A lot has been written about the fiscal impact of charter schools on traditional districts (see here, here, and here--just to name a few). Sometimes the information is accurate; almost always it is biased based on who's presenting it. Ohio's school-funding formula is complex, and the funding math gets even fuzzier when it comes to how the state funds charter schools. Advocates on both sides of the charter-school funding debate are guilty of glossing over the minutiae. But the truth is that students in charter schools in the Buckeye State are short-changed in education funding compared to their peers in district schools.
Charter schools are public schools serving public school children (the General Assembly said so and the Ohio Supreme Court agreed). But charter schools are only guaranteed the state base amount of funding and are unable to levy any additional local dollars as school districts. Nor do they have access to state school facilities dollars. Consequently, they must operate with substantially less public funding than district schools. This funding disparity is clear when you compare school spending.
Consider two similar high schools in central Ohio. Fort Hayes Arts and Academic High School, a Columbus city school, served 563 students last school year--69.6 percent of students were black, 73.1 percent economically disadvantaged, and 7.7 percent had disabilities. A central Ohio charter high school, Arts and College Preparatory Academy, served 195 students: 50.5 percent black, 50.9 percent economically disadvantaged, and 14.2 percent with disabilities. Both schools were rated effective by the state. Fort Hayes' performance index score was 95.6; Arts and College Prep's was 90.3. But, last school year, Fort Hayes spent $11,337 per pupil and Arts and College Prep spent just $7,108.

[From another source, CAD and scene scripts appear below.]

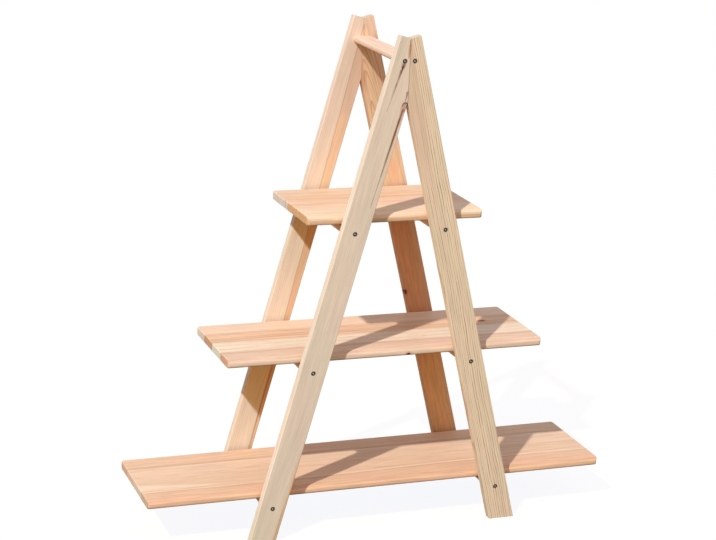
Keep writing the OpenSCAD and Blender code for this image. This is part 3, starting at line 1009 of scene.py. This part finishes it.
zinc, steel = new_finish("zinc_screw_steel")
place = steel.add("ShaderNodeTexCoord").outputs["Object"]
from_centre = steel.add("ShaderNodeAttribute", attribute_name="from_centre").outputs["Fac"]
mottle = steel.noise(place, detail=3, scale=1400)
brushed = steel.add("ShaderNodeMapping", {"Vector": place, "Scale": (900, 4000, 9000)}).outputs[0]
scratch = steel.noise(brushed)
ragged = steel.math("ADD", from_centre, centred(steel, mottle, 0.16))
tone = steel.mix(steel.ease(ragged, PAINTED_GLINT_TO, PAINTED_RIM_SHADE_FROM), PAINTED_GLINT, PAINTED_RIM_SHADE)
tone = steel.mix(steel.ease(mottle, 0.4, 0.7, 0.0, 0.3), tone, DULL)
rough = steel.math("MULTIPLY_ADD", scratch, 0.25, 0.24)
dent = steel.add("ShaderNodeBump", {"Height": scratch, "Strength": 0.35, "Distance": 0.03 * MM})
steel.surface(steel.add("ShaderNodeBsdfPrincipled", {
    "Base Color": tone, "Metallic": 1.0, "Roughness": rough, "Normal": dent.outputs[0]}).outputs[0])
print("nodes in the zinc:", len(zinc.node_tree.nodes))

# %% Groups of screws
FIRST_TURN, TURN_STEP = 23, 61


def screw_group(node, places, outwards, length):
    """One piece for all the screws of a group: each head at its place, facing outwards."""
    points, head_count, shape_faces = screw_shape(length)
    from_middle = np.hypot(points[:, 0], points[:, 1]) / HEAD_RADIUS
    from_middle[head_count:] = 1.0
    outwards, across = Vector(outwards), Vector((1, 0, 0))
    axes = np.array(Matrix((across, outwards.cross(across), outwards)))
    every, faces = [], []
    for number, place in enumerate(places):
        spin = math.radians(FIRST_TURN + TURN_STEP * number)
        turned = points @ np.array(Matrix.Rotation(-spin, 3, "Z"))
        every.append(turned @ axes * MM + np.array(place))
        for group in shape_faces:
            faces.extend((group + number * len(points)).tolist())
    piece = make_object(node + "_finished", np.concatenate(every).tolist(), faces, smooth=False)
    attribute = piece.data.attributes.new("from_centre", "FLOAT", "POINT")
    attribute.data.foreach_set("value", np.tile(from_middle, len(places)).astype(np.float32))
    piece.data.materials.append(zinc)
    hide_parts(node)
    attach(piece, "root")
    print(node, "screws:", len(places), "triangles:", sum(len(face) - 2 for face in faces))


# %% All the screws
SINK = 0.5 * MM
front_face, rear_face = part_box("front_left_leg")[0].y + SINK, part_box("rear_left_leg")[1].y - SINK
for end, face_y, outwards in (("front", front_face, (0, -1, 0)), ("rear", rear_face, (0, 1, 0))):
    screw_group(f"{end}_rung_screws", [(x, face_y, z) for x, z in rung_middles], outwards, FRAME_SCREW)
    screw_group(f"{end}_rail_screws", [(x, face_y, z) for x, z in rail_middles], outwards, FRAME_SCREW)
for tier in TIERS:
    screws_low, screws_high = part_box(f"{tier}_shelf_screws")
    reach_y = screws_high.y - HEAD_RADIUS * MM
    rungs = [middle(*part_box(f"{tier}_{side}_rung")) for side in SIDES]
    places = [(x, y, screws_low.z) for x, _ in rungs for y in (-reach_y, reach_y)]
    screw_group(f"{tier}_shelf_screws", places, (0, 0, -1), SHELF_SCREW)
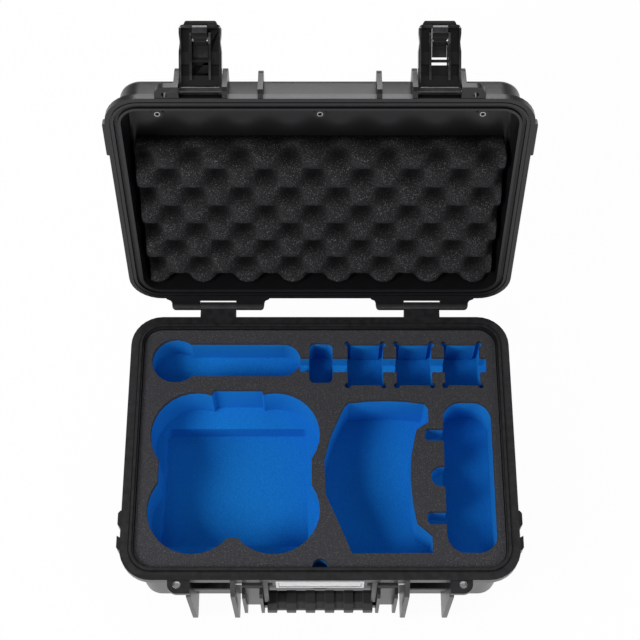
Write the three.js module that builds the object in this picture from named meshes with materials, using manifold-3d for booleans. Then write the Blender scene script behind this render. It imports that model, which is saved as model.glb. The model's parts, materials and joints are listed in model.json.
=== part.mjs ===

Similar disparities exist in the Gem City. Jefferson Montessori I Elementary School served 471 students--96 percent were black, 99.9 percent economically disadvantaged, and 14.1 percent with disabilities. At the Dayton Academy charter school, 99.7 percent of the 752 students were black, while 42.2 percent were economically disadvantaged and 11.9 percent had disabilities. The Dayton Academy was rated on academic watch by the state and achieved a performance index score of 75.8. Jefferson Montessori I, a district school, was rated in academic emergency and had a performance index score of 67.8. But the Dayton Academy spent $7,721 per student while Jefferson Montessori I spent $11,435. (Disclosure: the Fordham Institute's sister organization, the Thomas B. Fordham Foundation, is the charter-school authorizer for the Dayton Academy.)
These funding disparities are the norm, not the exception. They exist regardless of student demographics and are present in schools at all levels of achievement.
There are 78,000+ students in Ohio who aren't getting their fair share of education funding simply because of the type of public school they have chosen to attend. For those who argue about educational equity this is an issue that deserves to be addressed.